Ces bouleversements de l’image rendent compte de l’irruption de Pierre dans la vie de cette famille. Irruption qui conduit trois femmes à réinterroger la personnalité de leur mari et père, à la lumière de ce fils/frère surgi de l’ombre, et dont la ressemblance physique avec le disparu permet toutes les projections, les comparaisons, les confusions. Dans les scènes où Pola filme la seule silhouette de Pierre dans les rues, se diffuse une nappe de brouillard sur les identités. Comme si, toujours aux prises avec son deuil, Pola « utilisait » cette ressemblance pour tenter de saisir le grand absent. Pierre est un frère bien réel, mais il est aussi la matérialisation à l’écran d’un fantôme. Il donne corps à ce que le père a toujours caché : un pays, une langue, une histoire intime. À travers ces effets de miroir dans lesquels l’arrivée du frère les a plongées, ces femmes n’auront parlé (presque) que du père. Parfois même pour régler leurs comptes avec lui de façon posthume. Mais la confrontation n’aura pas été vaine : tous ont réinterrogé, par le prisme des rencontres provoquées par la caméra, la personnalité de cet homme et leurs relations à lui.

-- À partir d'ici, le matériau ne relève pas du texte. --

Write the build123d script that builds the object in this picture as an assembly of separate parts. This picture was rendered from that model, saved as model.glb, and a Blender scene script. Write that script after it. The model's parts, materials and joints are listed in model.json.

On verra avec intérêt deux autres films de la sélection Scam comme matière précieuse à prolonger la réflexion sur ces questions de filiation – rappelons que la loi sur l’accouchement sous X vient d’être modifiée. Le film de Vincent Martorana suit le parcours de Fabienne, partie rencontrer en Floride une mère inconnue. Celui de Cathie Dambel, À une lettre près, interroge des personnes nées sous X et met en évidence la nécessité pour elles de savoir.
Après chacune de ces paroles sur l’abandon, après avoir entendu Pierre confier à sa sœur qu’il n’aurait pas pu continuer à vivre s’il n’avait pas, enfin, retrouvé cette « famille », on reste face à l’évidence que pour prendre sa place dans le monde, il faut pouvoir en finir avec le vide de l’origine.